Extract all data as written.

--- Begin Dataset extract ---

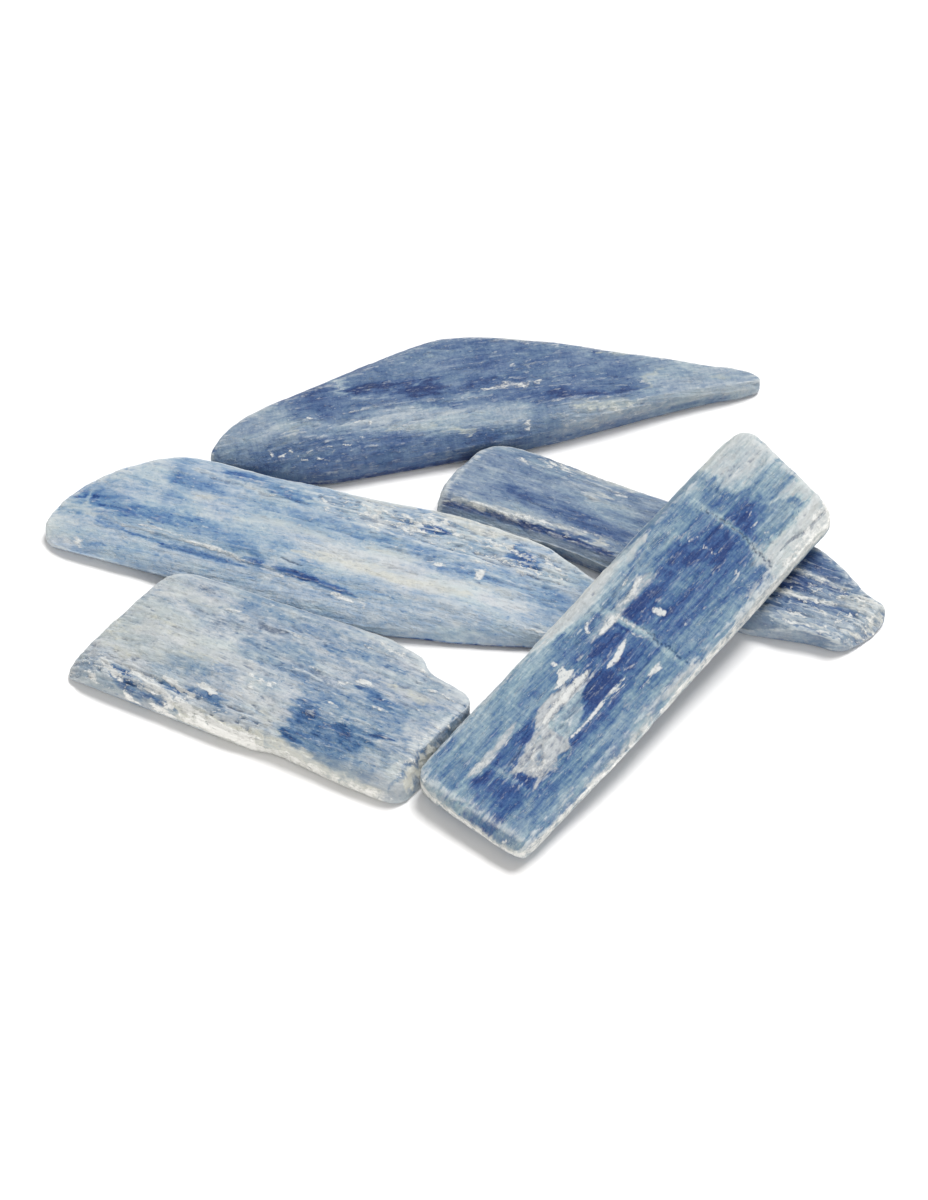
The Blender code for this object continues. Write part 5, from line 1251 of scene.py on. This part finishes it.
for node, place, seed, marks, slot, colours, cream, carving, look in BLADES:
    stone = carve(node, place, seed, marks, **carving)
    stone.data.materials.append(kyanite(slot, colours, seed, cream, **look))
    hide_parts(node)
    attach(stone, "root")
    print(node, len(stone.data.polygons) * 2, "triangles")


# --- floor, lights and world -----------------------------------------------------------------
floor_mesh = bpy.data.meshes.new("floor")
floor_mesh.from_pydata([(-6, -6, 0), (6, -6, 0), (6, 6, 0), (-6, 6, 0)], [], [(0, 1, 2, 3)])
floor = bpy.data.objects.new("floor", floor_mesh)
bpy.context.scene.collection.objects.link(floor)
paper = bpy.data.materials.new("paper")
paper.use_nodes = True
paper_bsdf = paper.node_tree.nodes["Principled BSDF"]
paper_bsdf.inputs["Base Color"].default_value = (0.93, 0.925, 0.92, 1.0)
paper_bsdf.inputs["Roughness"].default_value = 0.9
paper_bsdf.inputs["Specular IOR Level"].default_value = 0.0
floor_mesh.materials.append(paper)


def sun(name, azimuth, elevation, strength, spread, colour):
    """A distant soft light. azimuth is measured from +X towards +Y, to where the light comes from."""
    data = bpy.data.lights.new(name, "SUN")
    data.energy = strength
    data.angle = math.radians(spread)
    data.color = colour
    made = bpy.data.objects.new(name, data)
    a, e = math.radians(azimuth), math.radians(elevation)
    source = Vector((math.cos(a) * math.cos(e), math.sin(a) * math.cos(e), math.sin(e)))
    made.rotation_mode = "QUATERNION"
    made.rotation_quaternion = (-source).to_track_quat("-Z", "Y")
    bpy.context.scene.collection.objects.link(made)
    return made


sun("key", 57.0, 59.0, 3.20, 28.0, (1.0, 0.995, 0.99))
sun("fill", -84.0, 17.0, 1.20, 60.0, (1.0, 0.998, 0.99))

world = bpy.data.worlds.new("studio")
world.use_nodes = True
world.node_tree.nodes["Background"].inputs["Color"].default_value = (1.0, 0.99, 0.98, 1.0)
world.node_tree.nodes["Background"].inputs["Strength"].default_value = 0.42
bpy.context.scene.world = world

view_settings = bpy.context.scene.view_settings
view_settings.view_transform = "Standard"
view_settings.look = "None"
view_settings.exposure = 0.0
view_settings.gamma = 1.0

--- End Dataset extract ---

- Answer in full -
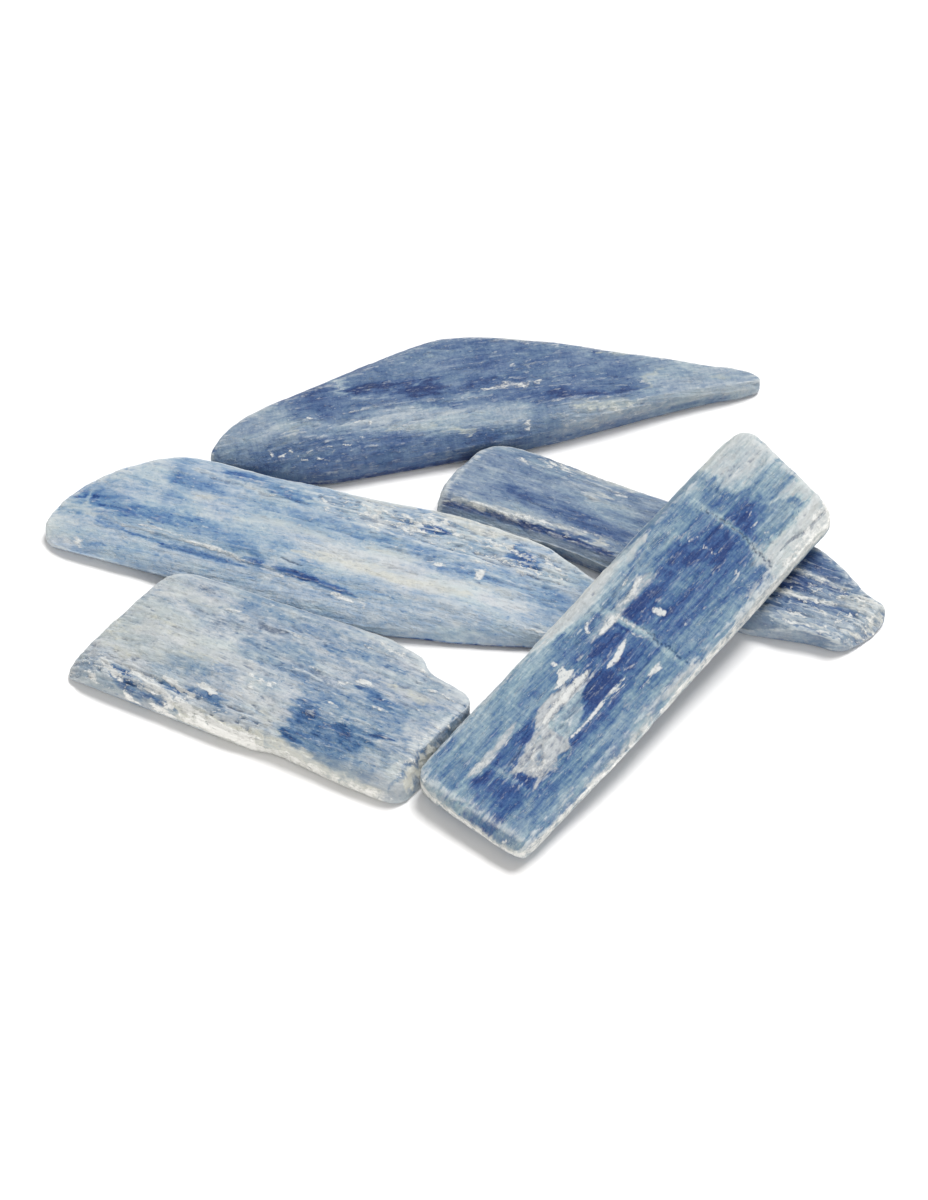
The Blender code for this object continues. Write part 5, from line 1251 of scene.py on. This part finishes it.
for node, place, seed, marks, slot, colours, cream, carving, look in BLADES:
    stone = carve(node, place, seed, marks, **carving)
    stone.data.materials.append(kyanite(slot, colours, seed, cream, **look))
    hide_parts(node)
    attach(stone, "root")
    print(node, len(stone.data.polygons) * 2, "triangles")


# --- floor, lights and world -----------------------------------------------------------------
floor_mesh = bpy.data.meshes.new("floor")
floor_mesh.from_pydata([(-6, -6, 0), (6, -6, 0), (6, 6, 0), (-6, 6, 0)], [], [(0, 1, 2, 3)])
floor = bpy.data.objects.new("floor", floor_mesh)
bpy.context.scene.collection.objects.link(floor)
paper = bpy.data.materials.new("paper")
paper.use_nodes = True
paper_bsdf = paper.node_tree.nodes["Principled BSDF"]
paper_bsdf.inputs["Base Color"].default_value = (0.93, 0.925, 0.92, 1.0)
paper_bsdf.inputs["Roughness"].default_value = 0.9
paper_bsdf.inputs["Specular IOR Level"].default_value = 0.0
floor_mesh.materials.append(paper)


def sun(name, azimuth, elevation, strength, spread, colour):
    """A distant soft light. azimuth is measured from +X towards +Y, to where the light comes from."""
    data = bpy.data.lights.new(name, "SUN")
    data.energy = strength
    data.angle = math.radians(spread)
    data.color = colour
    made = bpy.data.objects.new(name, data)
    a, e = math.radians(azimuth), math.radians(elevation)
    source = Vector((math.cos(a) * math.cos(e), math.sin(a) * math.cos(e), math.sin(e)))
    made.rotation_mode = "QUATERNION"
    made.rotation_quaternion = (-source).to_track_quat("-Z", "Y")
    bpy.context.scene.collection.objects.link(made)
    return made


sun("key", 57.0, 59.0, 3.20, 28.0, (1.0, 0.995, 0.99))
sun("fill", -84.0, 17.0, 1.20, 60.0, (1.0, 0.998, 0.99))

world = bpy.data.worlds.new("studio")
world.use_nodes = True
world.node_tree.nodes["Background"].inputs["Color"].default_value = (1.0, 0.99, 0.98, 1.0)
world.node_tree.nodes["Background"].inputs["Strength"].default_value = 0.42
bpy.context.scene.world = world

view_settings = bpy.context.scene.view_settings
view_settings.view_transform = "Standard"
view_settings.look = "None"
view_settings.exposure = 0.0
view_settings.gamma = 1.0